Start
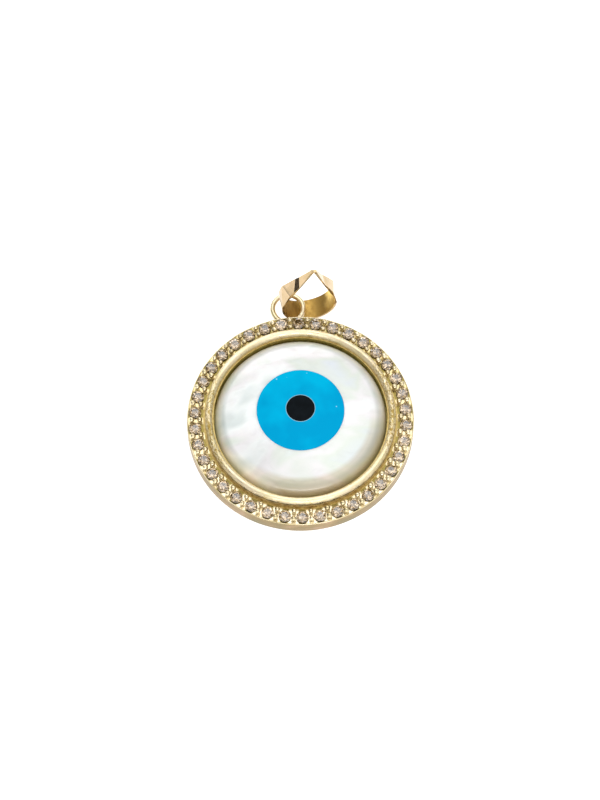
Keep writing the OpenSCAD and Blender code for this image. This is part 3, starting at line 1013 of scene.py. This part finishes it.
class PENDANT_OT_studio(bpy.types.Operator):
    """Set up the white table, the soft lights and the camera"""

    bl_idname = "pendant.studio"
    bl_label = "Table, Light and Camera"

    def execute(self, context):
        s = context.scene.pendant_studio
        self.add_table(s)
        self.add_surroundings(context.scene, s)
        self.add_softbox("far_softbox", turn=15, height=22, size=(0.7, 0.09), radiance=3)
        self.add_softbox("near_softbox", turn=176, height=24, size=(0.5, 0.12), radiance=4)
        self.add_camera(context.scene, s)
        context.scene.view_settings.view_transform = "Standard"
        return {"FINISHED"}

    def add_table(self, s):
        """A white table that glows a little, as white ground does in a bright photograph."""
        below = 0.02 * MM
        bpy.ops.object.select_all(action="DESELECT")
        bpy.ops.mesh.primitive_plane_add(size=3, location=(0, 0, -below))
        table = bpy.context.object
        table.name = "table"
        material, tree, surface, place = new_material(
            "white_lacquer",
            {"Base Color": linear("#C8C8C8"), "Roughness": 0.6, "Emission Color": s.table},
        )
        # The light falls off beyond the middle of the table
        out = add_node(tree, "VectorMath", {0: place}, operation="LENGTH")
        glow = add_node(
            tree,
            "MapRange",
            {
                "Value": out,
                "From Min": 0.03,
                "From Max": 0.25,
                "To Min": s.table_glow,
                "To Max": s.table_glow * 0.4,
            },
            interpolation_type="SMOOTHSTEP",
        )
        feed(surface, {"Emission Strength": glow})
        table.data.materials.append(material)

    def add_surroundings(self, scene, s):
        """A white tent: bright overhead, darker low down and at both sides, with a hole for the camera."""
        world = bpy.data.worlds.new("white_tent")
        world.use_nodes = True
        tree = world.node_tree
        tree.nodes.clear()
        place = add_node(tree, "TexCoord", {}).outputs["Generated"]
        # The middle of the roof leans a little towards the camera
        roof = [(0, 0.2), (0.25, 0.45), (0.6, 0.85), (0.85, 1)]
        tone = self.tent_tone(tree, place, (0, -0.3, 0.954), roof)
        right = self.tent_tone(tree, place, (1, 0, 0), [(0.2, 1), (0.7, 1), (0.95, 0.65)])
        left = self.tent_tone(tree, place, (-1, 0, 0), [(0.1, 1), (0.6, 0.55), (0.95, 0.3)])
        opening = self.tent_tone(tree, place, self.camera_side(s), [(0.94, 1), (0.975, 0.25)])
        panel = self.tent_tone(tree, place, (0, 0.407, 0.914), [(0.8, 0.53), (0.95, 0.92)])
        for part in (right, left, opening, panel):
            tone = add_node(
                tree, "Mix", {"Factor": 1, "A": tone, "B": part}, data_type="RGBA", blend_type="MULTIPLY"
            )
        light = add_node(tree, "Background", {"Color": tone, "Strength": s.room_light})
        add_node(tree, "OutputWorld", {"Surface": light})
        scene.world = world

    def tent_tone(self, tree, place, towards, stops):
        """The tent's brightness by how nearly a direction points that way."""
        nearness = add_node(tree, "VectorMath", {0: place, 1: towards}, operation="DOT_PRODUCT")
        return add_node(tree, "ValToRGB", {"Fac": nearness}, [(near, grey(value)) for near, value in stops])

    def camera_side(self, s):
        """Direction from the pendant to the camera."""
        a, h = s.azimuth, s.elevation
        return Vector((math.sin(a) * math.cos(h), -math.cos(a) * math.cos(h), math.sin(h)))

    def add_softbox(self, name, turn, height, size, radiance):
        """A rectangular soft light. Turn 0 is beyond the pendant and 90 on its left."""
        distance = 0.5
        t, h = math.radians(turn), math.radians(height)
        away = Vector((-math.sin(t) * math.cos(h), math.cos(t) * math.cos(h), math.sin(h)))
        bpy.ops.object.light_add(
            type="AREA", location=away * distance, rotation=away.to_track_quat("Z", "Y").to_euler()
        )
        light = bpy.context.object
        light.name = light.data.name = name
        light.data.shape = "RECTANGLE"
        light.data.size, light.data.size_y = size
        light.data.energy = radiance * math.pi * size[0] * size[1]

    def add_camera(self, scene, s):
        """The camera looks down on the pendant from the photograph's side."""
        back = self.camera_side(s)
        right = Vector((math.cos(s.azimuth), math.sin(s.azimuth), 0))
        above = back.cross(right)
        # The middle of the picture, from the origin
        aside, up = -0.044 * MM, 2.292 * MM
        aim = right * aside + above * up
        bpy.ops.object.camera_add(
            location=aim + back * s.camera_distance, rotation=back.to_track_quat("Z", "Y").to_euler()
        )
        camera = bpy.context.object
        camera.data.lens = s.lens
        camera.data.sensor_width = 36
        camera.data.clip_start = 0.01
        camera.data.clip_end = 10
        scene.camera = camera


class PENDANT_PT_panel(bpy.types.Panel):
    """Sizes, colours and steps of the pendant"""

    bl_idname = "PENDANT_PT_panel"
    bl_label = "Eye Pendant"
    bl_space_type = "VIEW_3D"
    bl_region_type = "UI"
    bl_category = "Pendant"

    def draw(self, context):
        for operator, group in STEPS:
            box = self.layout.box()
            box.operator(operator.bl_idname)
            values = getattr(context.scene, group)
            for name in values.bl_rna.properties.keys():
                if name not in ("rna_type", "name"):
                    box.prop(values, name)


GROUPS = {
    "pendant_setting": SettingProperties,
    "pendant_eye": EyeProperties,
    "pendant_bail": BailProperties,
    "pendant_stones": StoneProperties,
    "pendant_studio": StudioProperties,
}
STEPS = [
    (PENDANT_OT_setting, "pendant_setting"),
    (PENDANT_OT_eye, "pendant_eye"),
    (PENDANT_OT_bail, "pendant_bail"),
    (PENDANT_OT_stones, "pendant_stones"),
    (PENDANT_OT_studio, "pendant_studio"),
]


def register():
    for name, group in GROUPS.items():
        bpy.utils.register_class(group)
        setattr(bpy.types.Scene, name, bpy.props.PointerProperty(type=group))
    for operator, _ in STEPS:
        bpy.utils.register_class(operator)
    bpy.utils.register_class(PENDANT_PT_panel)


def unregister():
    bpy.utils.unregister_class(PENDANT_PT_panel)
    for operator, _ in reversed(STEPS):
        bpy.utils.unregister_class(operator)
    for name, group in reversed(GROUPS.items()):
        delattr(bpy.types.Scene, name)
        bpy.utils.unregister_class(group)


def main():
    register()
    bpy.ops.pendant.setting()
    bpy.ops.pendant.eye()
    bpy.ops.pendant.bail()
    bpy.ops.pendant.stones()
    bpy.ops.pendant.studio()


if __name__ == "__main__":
    main()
End
**Exercise task**
Print again each line of the listing above, exactly as it appears.

**Problem solution**
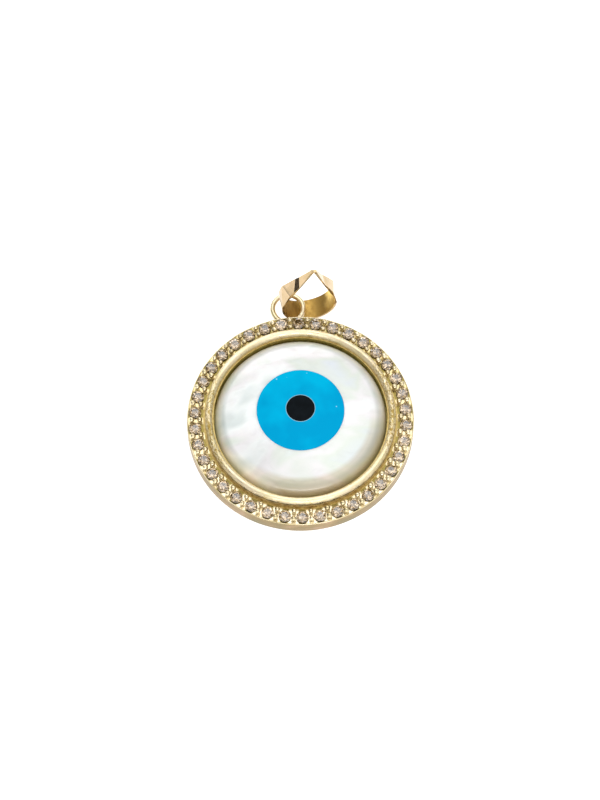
Keep writing the OpenSCAD and Blender code for this image. This is part 3, starting at line 1013 of scene.py. This part finishes it.
class PENDANT_OT_studio(bpy.types.Operator):
    """Set up the white table, the soft lights and the camera"""

    bl_idname = "pendant.studio"
    bl_label = "Table, Light and Camera"

    def execute(self, context):
        s = context.scene.pendant_studio
        self.add_table(s)
        self.add_surroundings(context.scene, s)
        self.add_softbox("far_softbox", turn=15, height=22, size=(0.7, 0.09), radiance=3)
        self.add_softbox("near_softbox", turn=176, height=24, size=(0.5, 0.12), radiance=4)
        self.add_camera(context.scene, s)
        context.scene.view_settings.view_transform = "Standard"
        return {"FINISHED"}

    def add_table(self, s):
        """A white table that glows a little, as white ground does in a bright photograph."""
        below = 0.02 * MM
        bpy.ops.object.select_all(action="DESELECT")
        bpy.ops.mesh.primitive_plane_add(size=3, location=(0, 0, -below))
        table = bpy.context.object
        table.name = "table"
        material, tree, surface, place = new_material(
            "white_lacquer",
            {"Base Color": linear("#C8C8C8"), "Roughness": 0.6, "Emission Color": s.table},
        )
        # The light falls off beyond the middle of the table
        out = add_node(tree, "VectorMath", {0: place}, operation="LENGTH")
        glow = add_node(
            tree,
            "MapRange",
            {
                "Value": out,
                "From Min": 0.03,
                "From Max": 0.25,
                "To Min": s.table_glow,
                "To Max": s.table_glow * 0.4,
            },
            interpolation_type="SMOOTHSTEP",
        )
        feed(surface, {"Emission Strength": glow})
        table.data.materials.append(material)

    def add_surroundings(self, scene, s):
        """A white tent: bright overhead, darker low down and at both sides, with a hole for the camera."""
        world = bpy.data.worlds.new("white_tent")
        world.use_nodes = True
        tree = world.node_tree
        tree.nodes.clear()
        place = add_node(tree, "TexCoord", {}).outputs["Generated"]
        # The middle of the roof leans a little towards the camera
        roof = [(0, 0.2), (0.25, 0.45), (0.6, 0.85), (0.85, 1)]
        tone = self.tent_tone(tree, place, (0, -0.3, 0.954), roof)
        right = self.tent_tone(tree, place, (1, 0, 0), [(0.2, 1), (0.7, 1), (0.95, 0.65)])
        left = self.tent_tone(tree, place, (-1, 0, 0), [(0.1, 1), (0.6, 0.55), (0.95, 0.3)])
        opening = self.tent_tone(tree, place, self.camera_side(s), [(0.94, 1), (0.975, 0.25)])
        panel = self.tent_tone(tree, place, (0, 0.407, 0.914), [(0.8, 0.53), (0.95, 0.92)])
        for part in (right, left, opening, panel):
            tone = add_node(
                tree, "Mix", {"Factor": 1, "A": tone, "B": part}, data_type="RGBA", blend_type="MULTIPLY"
            )
        light = add_node(tree, "Background", {"Color": tone, "Strength": s.room_light})
        add_node(tree, "OutputWorld", {"Surface": light})
        scene.world = world

    def tent_tone(self, tree, place, towards, stops):
        """The tent's brightness by how nearly a direction points that way."""
        nearness = add_node(tree, "VectorMath", {0: place, 1: towards}, operation="DOT_PRODUCT")
        return add_node(tree, "ValToRGB", {"Fac": nearness}, [(near, grey(value)) for near, value in stops])

    def camera_side(self, s):
        """Direction from the pendant to the camera."""
        a, h = s.azimuth, s.elevation
        return Vector((math.sin(a) * math.cos(h), -math.cos(a) * math.cos(h), math.sin(h)))

    def add_softbox(self, name, turn, height, size, radiance):
        """A rectangular soft light. Turn 0 is beyond the pendant and 90 on its left."""
        distance = 0.5
        t, h = math.radians(turn), math.radians(height)
        away = Vector((-math.sin(t) * math.cos(h), math.cos(t) * math.cos(h), math.sin(h)))
        bpy.ops.object.light_add(
            type="AREA", location=away * distance, rotation=away.to_track_quat("Z", "Y").to_euler()
        )
        light = bpy.context.object
        light.name = light.data.name = name
        light.data.shape = "RECTANGLE"
        light.data.size, light.data.size_y = size
        light.data.energy = radiance * math.pi * size[0] * size[1]

    def add_camera(self, scene, s):
        """The camera looks down on the pendant from the photograph's side."""
        back = self.camera_side(s)
        right = Vector((math.cos(s.azimuth), math.sin(s.azimuth), 0))
        above = back.cross(right)
        # The middle of the picture, from the origin
        aside, up = -0.044 * MM, 2.292 * MM
        aim = right * aside + above * up
        bpy.ops.object.camera_add(
            location=aim + back * s.camera_distance, rotation=back.to_track_quat("Z", "Y").to_euler()
        )
        camera = bpy.context.object
        camera.data.lens = s.lens
        camera.data.sensor_width = 36
        camera.data.clip_start = 0.01
        camera.data.clip_end = 10
        scene.camera = camera


class PENDANT_PT_panel(bpy.types.Panel):
    """Sizes, colours and steps of the pendant"""

    bl_idname = "PENDANT_PT_panel"
    bl_label = "Eye Pendant"
    bl_space_type = "VIEW_3D"
    bl_region_type = "UI"
    bl_category = "Pendant"

    def draw(self, context):
        for operator, group in STEPS:
            box = self.layout.box()
            box.operator(operator.bl_idname)
            values = getattr(context.scene, group)
            for name in values.bl_rna.properties.keys():
                if name not in ("rna_type", "name"):
                    box.prop(values, name)


GROUPS = {
    "pendant_setting": SettingProperties,
    "pendant_eye": EyeProperties,
    "pendant_bail": BailProperties,
    "pendant_stones": StoneProperties,
    "pendant_studio": StudioProperties,
}
STEPS = [
    (PENDANT_OT_setting, "pendant_setting"),
    (PENDANT_OT_eye, "pendant_eye"),
    (PENDANT_OT_bail, "pendant_bail"),
    (PENDANT_OT_stones, "pendant_stones"),
    (PENDANT_OT_studio, "pendant_studio"),
]


def register():
    for name, group in GROUPS.items():
        bpy.utils.register_class(group)
        setattr(bpy.types.Scene, name, bpy.props.PointerProperty(type=group))
    for operator, _ in STEPS:
        bpy.utils.register_class(operator)
    bpy.utils.register_class(PENDANT_PT_panel)


def unregister():
    bpy.utils.unregister_class(PENDANT_PT_panel)
    for operator, _ in reversed(STEPS):
        bpy.utils.unregister_class(operator)
    for name, group in reversed(GROUPS.items()):
        delattr(bpy.types.Scene, name)
        bpy.utils.unregister_class(group)


def main():
    register()
    bpy.ops.pendant.setting()
    bpy.ops.pendant.eye()
    bpy.ops.pendant.bail()
    bpy.ops.pendant.stones()
    bpy.ops.pendant.studio()


if __name__ == "__main__":
    main()